A new vehicle from Ameren will patrol Illinois neighborhoods in search of methane leaks.
No, this isn’t the tagline for a new installment of Pixar’s Cars series. Rather, it’s a creative way for an Illinois-based company to tackle methane emissions throughout the state. Ameren, an electric services company operating in the Midwest, has recently unveiled what they have deemed a ‘methane-sniffing vehicle’ to detect leaks and dangerous pockets of the accumulated gas that sit in the air.
While carbon emissions are the center of the vast majority of pollution-based discussion worldwide, methane packs a far greater punch. According to this year’s report from the United Nations Intergovernmental Panel on Climate Change, methane emissions can be expected to warm the atmosphere at a rate of 80 times that of carbon dioxide over 20 years. Given this news, we can expect efforts to address these types of emissions will ramp up both domestically and internationally.
Although methane is not as omnipresent in our daily lives as carbon dioxide is, the greater potency means the problem requires a similar level of vigilance from governments and private businesses alike. Oil and natural gas operations have traditionally been the main culprits of these emissions. A single leak from the facilities that house these operations can send untold amounts of the gas into the atmosphere. There are systems in place to address these leaks. However, they generally amount to a series of inspections done periodically by humans carrying thermal imaging hardware. The downside of this method is obvious– a leak that happens immediately after an inspection will likely continue unfettered until the next scheduled inspection takes place.
As one such power company, Ameren has decided not to wait for government regulation and instead attempt to police itself through its ‘methane-sniffing car’ system. Beginning in its home state of Illinois, the company is rolling out a small fleet of vehicles equipped with cutting-edge detection technology as an unending ‘methane watch’ of sorts that will supplement the traditional in-person inspections. Each vehicle comes fitted with a long-range analyzer that takes air samples as the car drives along. These samples are recorded along with wind speed and directional data, all of which are then run through an algorithm in the event of methane or ethane detection.
The algorithm takes the positive readings, cross-references them with the locational data points, and spits out estimated coordinates of the suspected leak. The car operator will then be able to relay those coordinates to an Ameren team on standby, who will respond and address the leak.
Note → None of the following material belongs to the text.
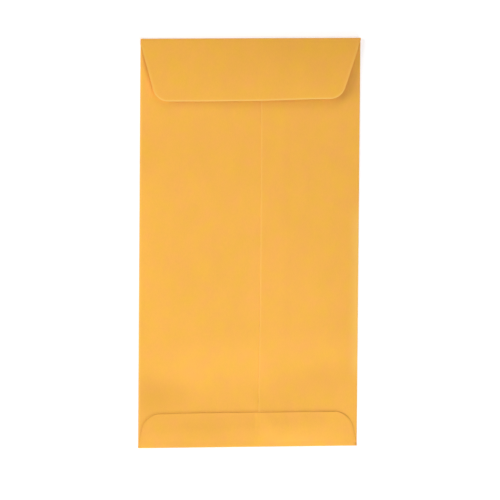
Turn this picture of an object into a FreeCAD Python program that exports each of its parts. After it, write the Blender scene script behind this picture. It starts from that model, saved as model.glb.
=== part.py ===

It is likely that other power suppliers will begin to follow in Ameren’s footsteps amidst growing cries from the United Nations Environmental Programme and other international entities for round-the-clock, 24/7 methane monitoring across the globe. The ability for these companies to adequately keep track of methane leaks hinges largely on a particular technological field known as optical imaging. Since methane is virtually undetectable to the human eye, hardware like the Honeywell Rebellion Gas Cloud Imaging System has emerged, using hyperspectral imaging to pick out heat signatures and other methane indicators for on-site workers to then handle the issue.
Ameren VP of Natural Gas Operations Eric Kozak remains a believer in the car for the mobility factor alone. “Ameren Illinois inspects thousands of miles of underground pipeline in neighborhoods every year,” says Kozak. “This new mobile technology we’re introducing will supplement our existing leak-detection practices and provide up to 1,000 times the sensitivity to help detect methane in the atmosphere.”